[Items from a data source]
──────────
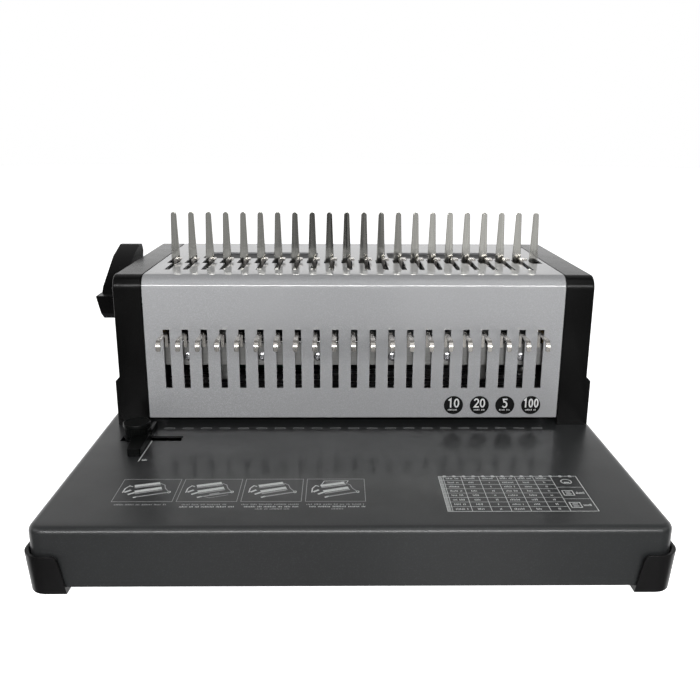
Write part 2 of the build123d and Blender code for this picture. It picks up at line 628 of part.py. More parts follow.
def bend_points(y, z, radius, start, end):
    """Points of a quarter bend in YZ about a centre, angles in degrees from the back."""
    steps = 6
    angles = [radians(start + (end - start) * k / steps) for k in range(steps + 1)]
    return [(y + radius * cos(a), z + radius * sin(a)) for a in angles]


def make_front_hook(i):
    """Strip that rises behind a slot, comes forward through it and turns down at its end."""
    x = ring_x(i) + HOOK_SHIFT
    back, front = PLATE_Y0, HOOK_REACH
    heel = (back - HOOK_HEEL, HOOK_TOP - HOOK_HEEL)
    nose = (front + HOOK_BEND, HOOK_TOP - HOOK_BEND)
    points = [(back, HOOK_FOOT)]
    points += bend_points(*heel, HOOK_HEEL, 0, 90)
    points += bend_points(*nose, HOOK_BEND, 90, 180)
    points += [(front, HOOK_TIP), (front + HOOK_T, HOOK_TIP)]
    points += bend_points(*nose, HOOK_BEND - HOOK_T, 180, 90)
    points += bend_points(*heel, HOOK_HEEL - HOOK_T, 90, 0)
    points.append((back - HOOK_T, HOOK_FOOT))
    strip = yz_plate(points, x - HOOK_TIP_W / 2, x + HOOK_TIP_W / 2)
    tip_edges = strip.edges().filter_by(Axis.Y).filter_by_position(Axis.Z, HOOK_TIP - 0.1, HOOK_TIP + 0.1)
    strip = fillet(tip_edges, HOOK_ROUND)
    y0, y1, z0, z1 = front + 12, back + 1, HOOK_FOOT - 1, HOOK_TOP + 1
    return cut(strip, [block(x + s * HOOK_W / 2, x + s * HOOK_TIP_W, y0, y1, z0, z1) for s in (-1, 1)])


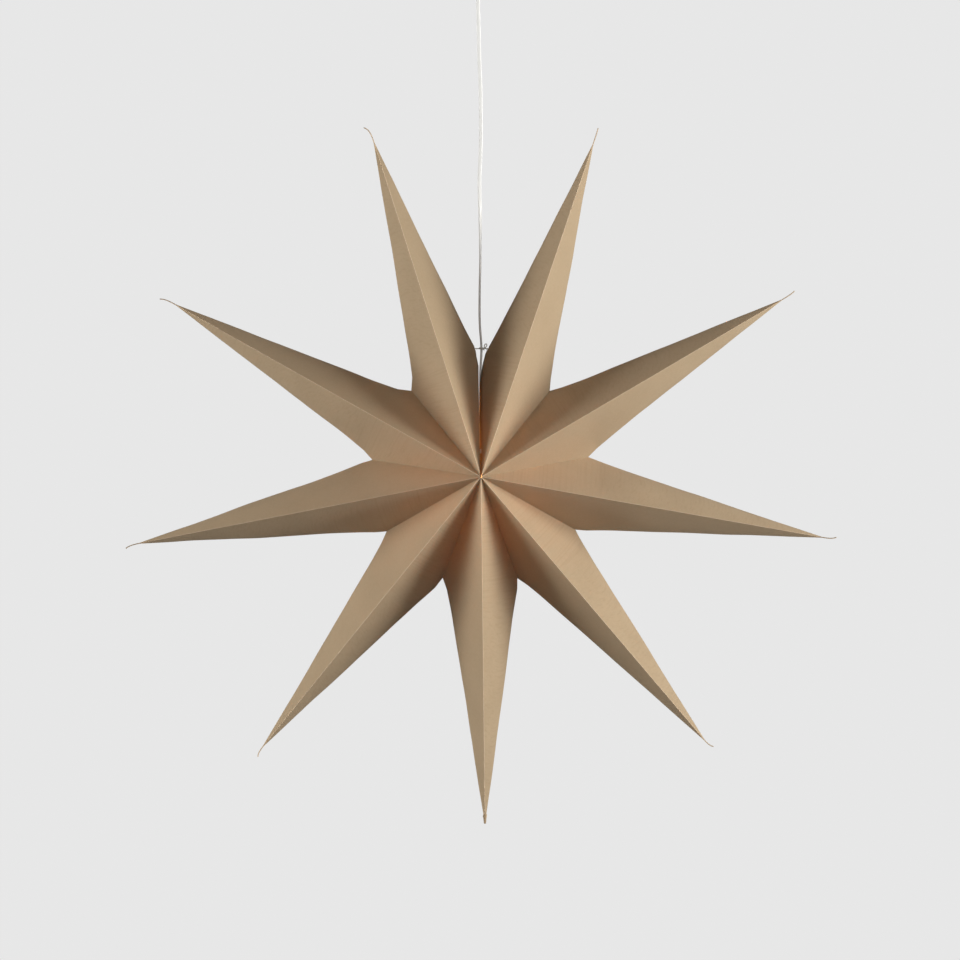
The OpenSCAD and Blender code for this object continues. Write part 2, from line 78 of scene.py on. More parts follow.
──────────
THE PROBLEM:
Provide an exact reproduction of all the entries shown above.

WRITTEN REPLY:
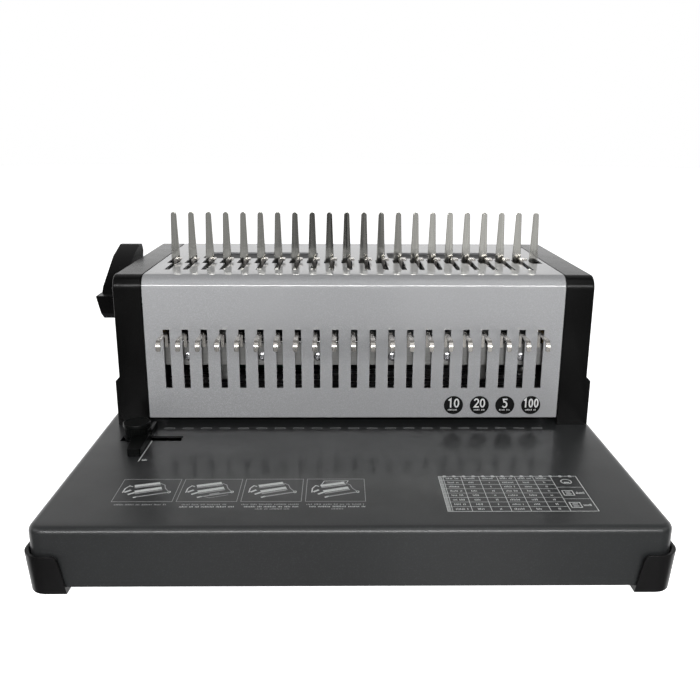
Write part 2 of the build123d and Blender code for this picture. It picks up at line 628 of part.py. More parts follow.
def bend_points(y, z, radius, start, end):
    """Points of a quarter bend in YZ about a centre, angles in degrees from the back."""
    steps = 6
    angles = [radians(start + (end - start) * k / steps) for k in range(steps + 1)]
    return [(y + radius * cos(a), z + radius * sin(a)) for a in angles]


def make_front_hook(i):
    """Strip that rises behind a slot, comes forward through it and turns down at its end."""
    x = ring_x(i) + HOOK_SHIFT
    back, front = PLATE_Y0, HOOK_REACH
    heel = (back - HOOK_HEEL, HOOK_TOP - HOOK_HEEL)
    nose = (front + HOOK_BEND, HOOK_TOP - HOOK_BEND)
    points = [(back, HOOK_FOOT)]
    points += bend_points(*heel, HOOK_HEEL, 0, 90)
    points += bend_points(*nose, HOOK_BEND, 90, 180)
    points += [(front, HOOK_TIP), (front + HOOK_T, HOOK_TIP)]
    points += bend_points(*nose, HOOK_BEND - HOOK_T, 180, 90)
    points += bend_points(*heel, HOOK_HEEL - HOOK_T, 90, 0)
    points.append((back - HOOK_T, HOOK_FOOT))
    strip = yz_plate(points, x - HOOK_TIP_W / 2, x + HOOK_TIP_W / 2)
    tip_edges = strip.edges().filter_by(Axis.Y).filter_by_position(Axis.Z, HOOK_TIP - 0.1, HOOK_TIP + 0.1)
    strip = fillet(tip_edges, HOOK_ROUND)
    y0, y1, z0, z1 = front + 12, back + 1, HOOK_FOOT - 1, HOOK_TOP + 1
    return cut(strip, [block(x + s * HOOK_W / 2, x + s * HOOK_TIP_W, y0, y1, z0, z1) for s in (-1, 1)])


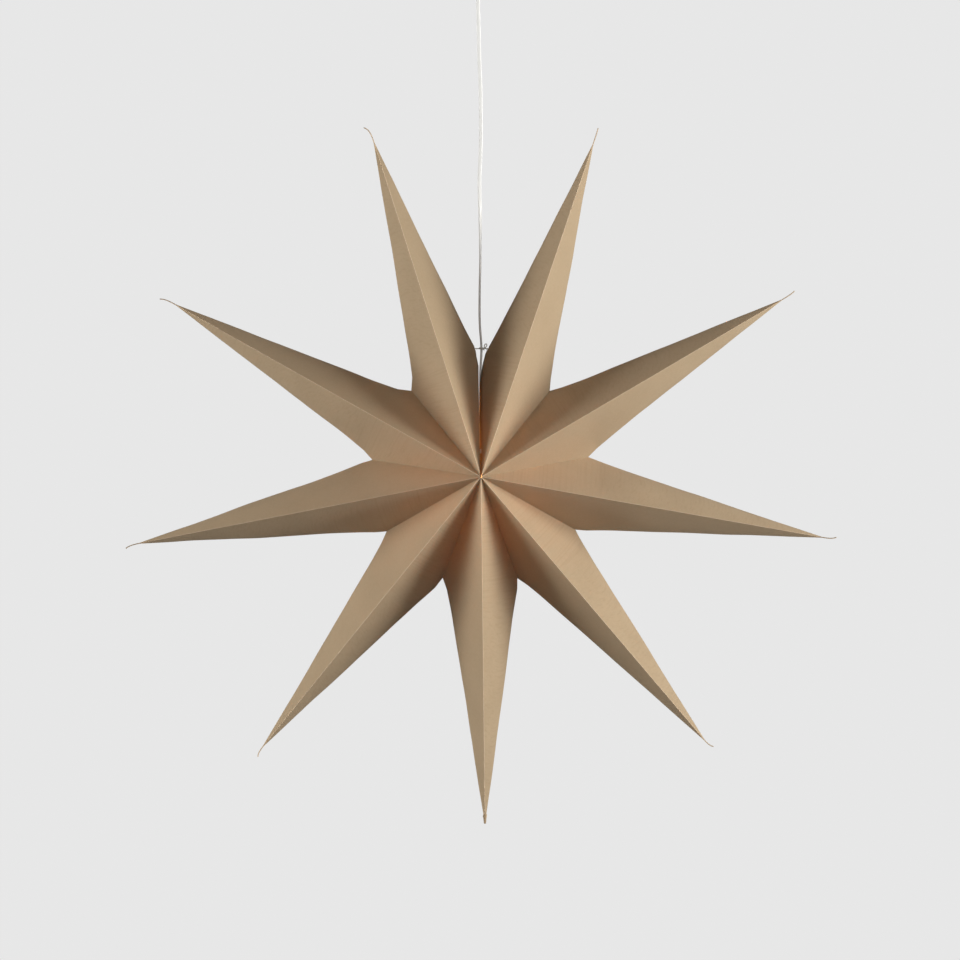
The OpenSCAD and Blender code for this object continues. Write part 2, from line 78 of scene.py on. More parts follow.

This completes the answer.